GIVEN EXERCISE: Write out the material below again, unchanged.

DATA EXTRACT:
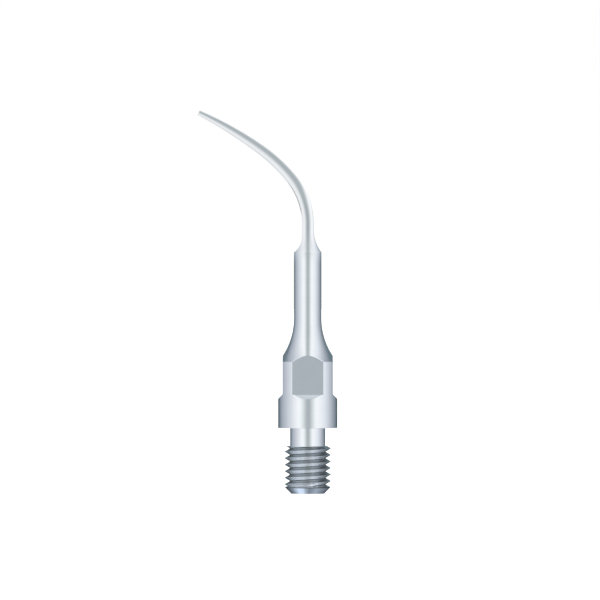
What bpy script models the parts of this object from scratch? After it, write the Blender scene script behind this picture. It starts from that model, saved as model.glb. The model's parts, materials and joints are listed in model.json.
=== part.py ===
"""Ultrasonic scaler tip: a one-piece, screw-in stainless insert for a dental scaler handpiece.

The tip stands on its threaded end.  The axis of the thread is Z, the thread's end face is z = 0,
the working end bends towards -X, and the bend lies in the XZ plane.  Units are metres.
"""
import math

import bmesh
import bpy

MM = 0.001

# Thread M3.5 x 0.5, right-handed
THREAD_MAJOR_RADIUS = 1.77 * MM
THREAD_PITCH = 0.50 * MM
THREAD_ROOT_RADIUS = 1.375 * MM
THREAD_HALF_ANGLE = math.radians(30.0)
THREAD_TOP = 3.63 * MM
THREAD_CHAMFER = 0.50 * MM
GROOVE_START = -0.29 * MM            # height of the groove's root at +X, below the end face
GROOVE_TURNS = 9
GROOVE_PROUD = 0.02 * MM             # how far the cutter stands outside the crests
THREAD_START = 0.51 * MM             # the groove's first turn runs out on a cone from here
THREAD_START_ANGLE = math.radians(10.0)

# Neck, seat and collar
NECK_RADIUS = 1.345 * MM
SEAT_HEIGHT = 5.03 * MM
SEAT_RELIEF_RADIUS = 1.80 * MM
SEAT_RELIEF_DEPTH = 0.10 * MM
COLLAR_RADIUS = 2.27 * MM
EDGE_BREAK = 0.05 * MM

# Four wrench flats, milled into the collar's upper part
ACROSS_FLATS = 3.85 * MM
FLAT_BOTTOM = 7.60 * MM
FLAT_CUTTER_TOP = 11.2 * MM
FLAT_CUTTER_REACH = 1.0 * MM

# Shank and the flare that joins it to the collar
FLARE_BOTTOM = 10.10 * MM
SHANK_RADIUS = 1.05 * MM
SHANK_BOTTOM = 13.45 * MM
SHANK_TOP = 18.48 * MM

# Round fillet from the shank to the working end, and the relief on the concave side
FILLET_RADIUS = 2.90 * MM
RELIEF_RADIUS = 1.36 * MM
RELIEF_CLEARANCE = 0.005 * MM
BLEND_LEDGE = 0.010 * MM             # the fillet stops this far outside the working end

# Working end: a straight root, then three tangent arcs towards -X
WORK_ROOT_RADIUS = 0.455 * MM
WORK_TIP_RADIUS = 0.200 * MM
WORK_TAPER_POWER = 2.4
WORK_END_ROUND = 0.06 * MM
WORK_ROOT_START = 19.40 * MM
WORK_BEND_START = 20.69 * MM
WORK_ARCS = (                        # length along the arc, angle turned
    (3.75 * MM, math.radians(39.4)),
    (3.29 * MM, math.radians(14.8)),
    (5.52 * MM, math.radians(10.4)),
)
WORK_STEP = 0.42 * MM                # spacing of the sections along the working end

# Water channel
BORE_RADIUS = 0.40 * MM
BORE_DEPTH = 17.0 * MM
DRILL_POINT = math.radians(59.0)     # half the drill's point angle
OUTLET_RADIUS = 0.22 * MM
OUTLET_TILT = math.radians(27.0)     # from the tip's axis, towards -X
OUTLET_LENGTH = 3.2 * MM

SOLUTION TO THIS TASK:
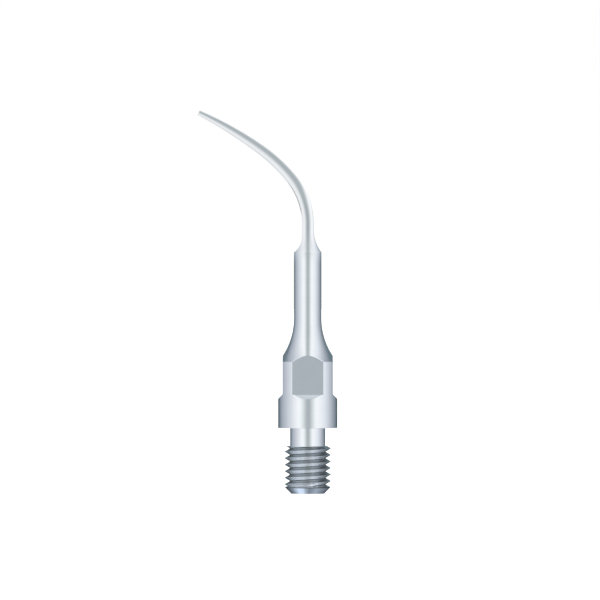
What bpy script models the parts of this object from scratch? After it, write the Blender scene script behind this picture. It starts from that model, saved as model.glb. The model's parts, materials and joints are listed in model.json.
=== part.py ===
"""Ultrasonic scaler tip: a one-piece, screw-in stainless insert for a dental scaler handpiece.

The tip stands on its threaded end.  The axis of the thread is Z, the thread's end face is z = 0,
the working end bends towards -X, and the bend lies in the XZ plane.  Units are metres.
"""
import math

import bmesh
import bpy

MM = 0.001

# Thread M3.5 x 0.5, right-handed
THREAD_MAJOR_RADIUS = 1.77 * MM
THREAD_PITCH = 0.50 * MM
THREAD_ROOT_RADIUS = 1.375 * MM
THREAD_HALF_ANGLE = math.radians(30.0)
THREAD_TOP = 3.63 * MM
THREAD_CHAMFER = 0.50 * MM
GROOVE_START = -0.29 * MM            # height of the groove's root at +X, below the end face
GROOVE_TURNS = 9
GROOVE_PROUD = 0.02 * MM             # how far the cutter stands outside the crests
THREAD_START = 0.51 * MM             # the groove's first turn runs out on a cone from here
THREAD_START_ANGLE = math.radians(10.0)

# Neck, seat and collar
NECK_RADIUS = 1.345 * MM
SEAT_HEIGHT = 5.03 * MM
SEAT_RELIEF_RADIUS = 1.80 * MM
SEAT_RELIEF_DEPTH = 0.10 * MM
COLLAR_RADIUS = 2.27 * MM
EDGE_BREAK = 0.05 * MM

# Four wrench flats, milled into the collar's upper part
ACROSS_FLATS = 3.85 * MM
FLAT_BOTTOM = 7.60 * MM
FLAT_CUTTER_TOP = 11.2 * MM
FLAT_CUTTER_REACH = 1.0 * MM

# Shank and the flare that joins it to the collar
FLARE_BOTTOM = 10.10 * MM
SHANK_RADIUS = 1.05 * MM
SHANK_BOTTOM = 13.45 * MM
SHANK_TOP = 18.48 * MM

# Round fillet from the shank to the working end, and the relief on the concave side
FILLET_RADIUS = 2.90 * MM
RELIEF_RADIUS = 1.36 * MM
RELIEF_CLEARANCE = 0.005 * MM
BLEND_LEDGE = 0.010 * MM             # the fillet stops this far outside the working end

# Working end: a straight root, then three tangent arcs towards -X
WORK_ROOT_RADIUS = 0.455 * MM
WORK_TIP_RADIUS = 0.200 * MM
WORK_TAPER_POWER = 2.4
WORK_END_ROUND = 0.06 * MM
WORK_ROOT_START = 19.40 * MM
WORK_BEND_START = 20.69 * MM
WORK_ARCS = (                        # length along the arc, angle turned
    (3.75 * MM, math.radians(39.4)),
    (3.29 * MM, math.radians(14.8)),
    (5.52 * MM, math.radians(10.4)),
)
WORK_STEP = 0.42 * MM                # spacing of the sections along the working end

# Water channel
BORE_RADIUS = 0.40 * MM
BORE_DEPTH = 17.0 * MM
DRILL_POINT = math.radians(59.0)     # half the drill's point angle
OUTLET_RADIUS = 0.22 * MM
OUTLET_TILT = math.radians(27.0)     # from the tip's axis, towards -X
OUTLET_LENGTH = 3.2 * MM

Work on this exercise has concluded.